1st Pick: Alfonso Cuarón
2nd Pick: Steve McQueen
Dallas Buyers Club
12 Years a Slave
The Wolf of Wall Street
Without a doubt, this is the tightest Best Picture race in years. Gravity is a stunning achievement, anchored by a strong performance (but for me), its strengths lie in its groundbreaking and well executed technical work (some have argued there's a stronger emotional core to the film than I'm giving it credit for; I don't see it), and it deserves the craft awards it's likely to win, including a Best Director win for Alfonso Cuarón, for bringing it all together. 12 Years a Slave, on the other hand, is the more traditional Oscar bait film, a period piece anchored more by strong performances than technical achievement (though it is beautifully shot). Where Gravity is an exceptionally well-crafted survival story (perhaps the best ever), 12 Years a Slave is a stunning and moving treatise about the scar which resides on the heart of the American dream.

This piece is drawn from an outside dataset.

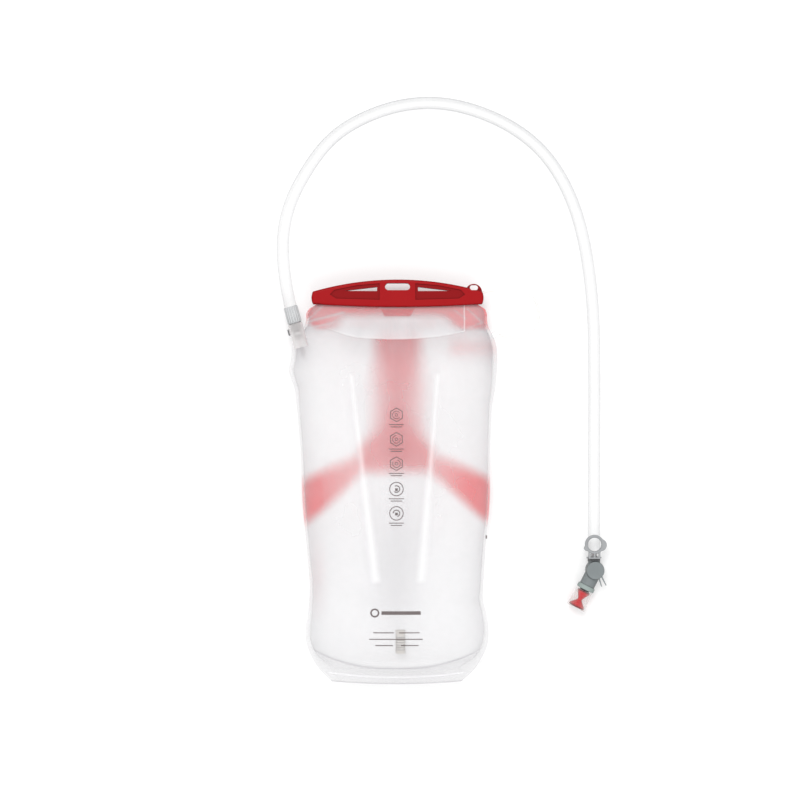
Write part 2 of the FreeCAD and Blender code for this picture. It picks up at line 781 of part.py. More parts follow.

What's more important, telling a tale really well, or telling a tale that needs to be told? That's the question at the heart of the Best Picture race (and not, as some would have you believe, a question of moving forward vs. looking back, which is a frame some pundits try to wedge every Best Picture race into), and it's not a question that's as easy to answer in terms of predicting a winner as it used to be. Gravity has broad appeal across many different branches of the Academy, while 12 Years A Slave is the kind of movie the Academy likes to crown Best Picture. Both have racked up their fair share of pre-Oscar awards, even tying for the PGA award (a reliable Best Picture-predictor), the first time that's ever happened. Gravity's director is likely to win an Oscar, but the old picture/director pairing isn't as reliable a rule as it used to be. This may come down to the preferential voting system (which has voters rank each film): Gravity, if not the first pick on every ballot, is likely to be near the top fairly regularly.
(And, it must be said, don't count out American Hustle, the third film in what was considered a three way race for Best Picture early in the season. It's cooled off of late, but it did win the SAG (and actors represent the largest voting body in the Academy), and like Gravity, it too could benefit from the preferential voting system and eek out an upset win.)
Another coin toss, then (which is a rare and pleasant thing in the Best Picture race). For now, my gut tells me 12 Years a Slave, but that could just be my preference talking. I'll be going back and forth on this one all weekend.